Belts Off, Trousers Down, Isn’t Life a Scream?

Six years after John Lloyd picked up his degree from Cambridge, the Footlights revues were still a far cry from the salad days of
A Clump of Plinths
, despite the regular relay of big-names-to-be who continued to file through the club’s portals. Martin Bergman and Robert Bathurst
would take over the presidency from Jimmy Mulville before Jan Ravens became the first ever female Footlights boss in 1979, but the excitement generated by
Chox
had long since abated by the time the summer revue,
Nightcap
, travelled up to Edinburgh. Even though the scripts came from some of the best writers of Footlights past and present (including Sandi Toksvig, Mulville and McGrath and even Lloyd himself), Bergman’s revue would never become embedded in the national psyche. Up against Rowan Atkinson at the Wireworks,
Nightcap
amused without remark, despite boasting not just Bergman and Bathurst in the cast, but the debuts of Emma Thompson, the radiantly gifted daughter of
The Magic Roundabout
genius Eric, and a twenty-year-old Anthropology and Archaeology student who never went to any Anthropology or Archaeology lectures, Hugh Laurie.

Hugh’s presence in any comedy revue was a complete surprise to himself, he admits. ‘I think I made a girl laugh in a bar … so many stories start that way … It happened by sheer fluke. I’d gone to Cambridge University to become an oarsman, but I met this woman called Alison in the student bar one night. I told a joke or something and she said, “You’ve got to come with me.” She took me to this club and said, “Here are these people doing the Footlights; you’ve got to audition.” So I did and off it went …’ Emma Thompson instinctively knew that rowing was not to be Laurie’s real
raison d’être
, nudging a friend on her first sight of the buff blue-eyed six-footer and squealing ‘STAR!’ – and she would be proved right with surprising speed. Although the strapping young athlete would get his blue at the following spring’s Oxford and Cambridge Boat Race, his crew would lose the race by a mere five feet, which would haunt him (at least on chat shows) for decades to come. A bout of glandular fever finally finished off any hopes he had of following his father into Olympic rowing, but that just left more room for fooling around getting laughs.

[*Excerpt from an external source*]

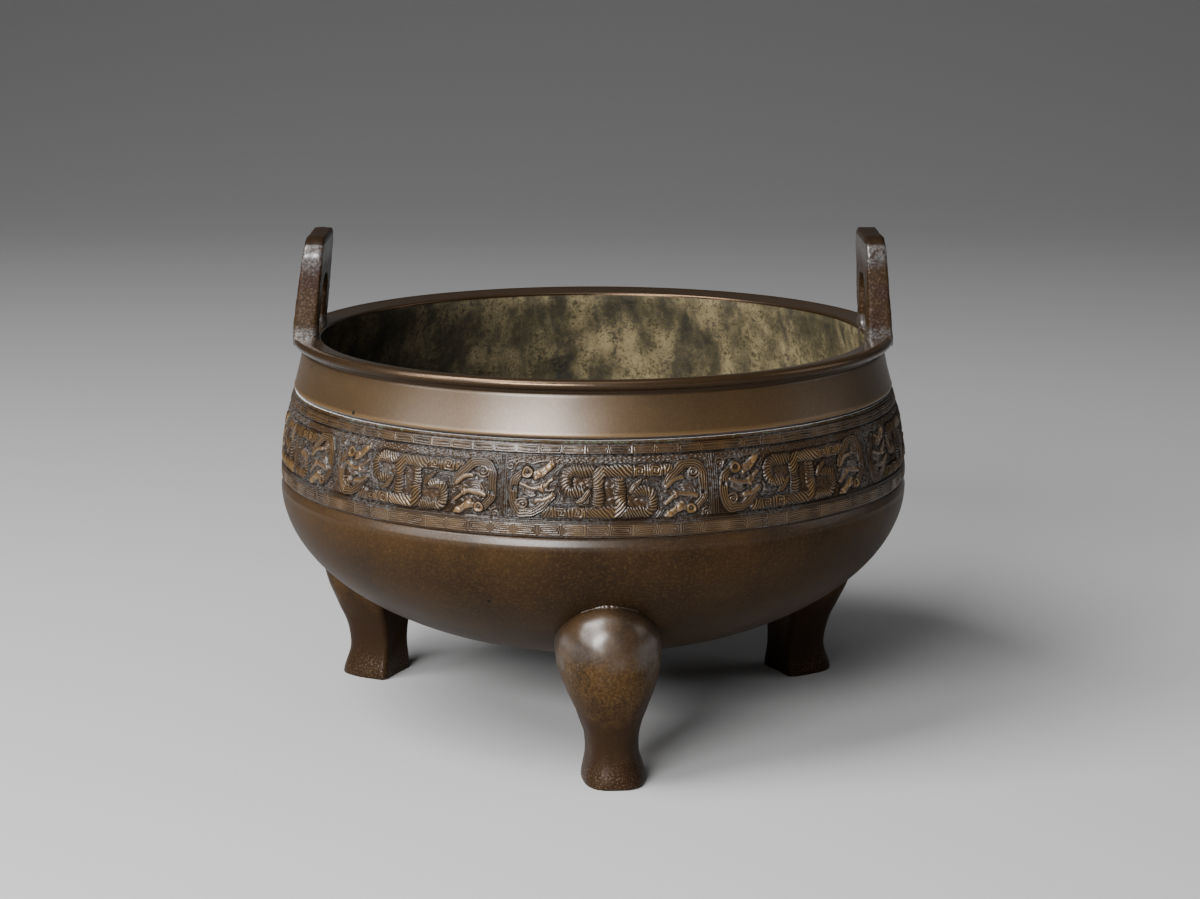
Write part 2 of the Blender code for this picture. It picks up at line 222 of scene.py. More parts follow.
class DingStage(bpy.types.PropertyGroup):
    """The camera's place and lens, the floor's colour and the power of the lights."""
    distance: length("Distance", "From the bowl's axis to the camera", 0.68774)
    height: length("Height", "Height of the camera", 0.20812)
    pitch: bearing("Pitch", "How far the camera looks down", 11.62)
    lens: number("Lens", "Focal length in millimetres on a 36 mm sensor", 81.6)
    shift: number("Shift", "Sideways shift of the frame, as a share of its width", 0.00568)
    floor: tint("Floor", "The pale floor", 0.56, 0.56, 0.56)
    key: number("Key light", "Power of the softbox at the front left, in watts", 9.0)
    side: number("Side light", "Power of the softbox at the left, in watts", 9.5)
    glint: number("Glint light", "Power of the small low softbox at the left, in watts", 1.4)
    top: number("Top light", "Power of the softbox overhead, in watts", 1.2)
    fill: number("Fill light", "Power of the weak softbox at the right, in watts", 0.9)


GROUPS = {
    "bowl": DingBowl,
    "frieze": DingFrieze,
    "handles": DingHandles,
    "legs": DingLegs,
    "colours": DingColours,
    "stage": DingStage,
}


class Value:
    """A number on its way through a material. Used in an expression, it adds the Math nodes."""

    def __init__(self, paint, socket):
        self.paint = paint
        self.socket = socket

    def _maths(self, operation, first, second):
        node = self.paint.add("ShaderNodeMath", {"operation": operation}, {0: first, 1: second})
        return Value(self.paint, node.outputs[0])

    def __add__(self, other):
        return self._maths("ADD", self, other)

    def __radd__(self, other):
        return self._maths("ADD", other, self)

    def __sub__(self, other):
        return self._maths("SUBTRACT", self, other)

    def __rsub__(self, other):
        return self._maths("SUBTRACT", other, self)

    def __mul__(self, other):
        return self._maths("MULTIPLY", self, other)

    def __rmul__(self, other):
        return self._maths("MULTIPLY", other, self)

    def cosine(self):
        """The cosine of an angle in radians."""
        return self._maths("COSINE", self, 0.0)

    def above(self, low, high):
        """A soft step from 0 at low to 1 at high. high may be the smaller one."""
        node = self.paint.add(
            "ShaderNodeMapRange", {"interpolation_type": "SMOOTHSTEP"},
            {"Value": self, "From Min": low, "From Max": high},
        )
        return Value(self.paint, node.outputs["Result"])


class Paint:
    """One material's node tree."""

    def __init__(self, name):
        self.material = bpy.data.materials.new(name)
        self.material.use_nodes = True
        self.tree = self.material.node_tree
        self.tree.nodes.clear()
        where = self.add("ShaderNodeTexCoord", {}, {})
        self.place = where.outputs["Object"]
        apart = self.add("ShaderNodeSeparateXYZ", {}, {0: self.place})
        self.height = Value(self, apart.outputs["Z"])
        self.across = Value(self, apart.outputs["X"])
        self.deep = Value(self, apart.outputs["Y"])

    def add(self, kind, settings, sockets):
        """Add a node: its type, its settings, which are set first, and its sockets' values or links."""
        node = self.tree.nodes.new(kind)
        for setting, value in settings.items():
            setattr(node, setting, value)
        for key, value in sockets.items():
            if isinstance(value, Value):
                value = value.socket
            if isinstance(value, bpy.types.NodeSocket):
                self.tree.links.new(value, self.socket(node.inputs, key))
            else:
                self.socket(node.inputs, key).default_value = value
        return node

    @staticmethod
    def socket(sockets, key):
        """A socket by its number, its name or its identifier."""
        if isinstance(key, int):
            return sockets[key]
        for found in sockets:
            if found.identifier == key:
                return found
        return sockets[key]

    def level(self, low, high):
        """A soft step over height, from 0 at low to 1 at high, both in millimetres."""
        return self.height.above(low * MM, high * MM)

    def attribute(self, name):
        """A number stored on the piece's points."""
        node = self.add("ShaderNodeAttribute", {"attribute_name": name}, {})
        return Value(self, node.outputs["Fac"])

    def noise(self, size, detail=3.0, roughness=0.55, distortion=0.0, stretch=(1, 1, 1), shift=0.0):
        """Noise with features of about this size, in metres."""
        spot = self.add("ShaderNodeMapping", {}, {
            "Vector": self.place, "Scale": stretch, "Location": (shift, shift, shift),
        })
        node = self.add("ShaderNodeTexNoise", {}, {
            "Vector": spot.outputs[0], "Scale": 1.0 / size, "Detail": detail,
            "Roughness": roughness, "Distortion": distortion,
        })
        return Value(self, node.outputs["Fac"])

    def grains(self, size):
        """Distance from the nearest of scattered points that lie about this far apart."""
        node = self.add(
            "ShaderNodeTexVoronoi", {},
            {"Vector": self.place, "Scale": 1.0 / size, "Randomness": 1.0},
        )
        return Value(self, node.outputs["Distance"])

    def mix(self, share, first, second):
        """A colour between two others."""
        node = self.add(
            "ShaderNodeMix", {"data_type": "RGBA"},
            {"Factor_Float": share, "A_Color": first, "B_Color": second},
        )
        return self.socket(node.outputs, "Result_Color")

    def bump(self, height, strength, distance, before=None):
        """Bend the surface's normal by a height."""
        sockets = {"Height": height, "Strength": strength, "Distance": distance}
        if before is not None:
            sockets["Normal"] = before
        return self.add("ShaderNodeBump", {}, sockets).outputs["Normal"]

    def finish(self, colour, roughness, metallic=0.0, normal=None, wax=0.0, wax_roughness=0.3):
        """Join the layers in one Principled shader. wax is the share of the polished coat over them."""
        shader = self.add("ShaderNodeBsdfPrincipled", {}, {
            "Base Color": colour, "Roughness": roughness, "Metallic": metallic, "Specular IOR Level": 0.04,
            "Coat Weight": wax, "Coat Roughness": wax_roughness, "Coat IOR": 1.8,
        })
        if normal is not None:
            self.tree.links.new(normal, shader.inputs["Normal"])
        self.add("ShaderNodeOutputMaterial", {}, {"Surface": shader.outputs["BSDF"]})
        return self.material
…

One non-Footlighter up in Edinburgh for a Cambridge production of
Oedipus Rex
, an English scholar who had gained a bit of a reputation
as a handy performer to turn to when in need of an aged classical or Shakespearean king of any kind, managed to get tickets to both Atkinson’s and Laurie’s revues. The former would leave young Stephen Fry ‘almost unable to walk. My sides and lungs had taken a hell of a beating. They had never been put to such paroxysmal use in their lives … That is the kind of joy that can never be reconstructed, to encounter an outstanding talent for the first time with no preconceptions and no especial expectations.’
Nightcap
, on the other hand, though it made less of an impression on Fry’s funny bone and bladder, would have far bigger repercussions on his entire life, bringing him face to face with his closest colleague for the first time. ‘A tall young man with big blue eyes, triangular flush marks on his cheeks and an apologetic presence that was at once appallingly funny and quite inexplicably magnetic.’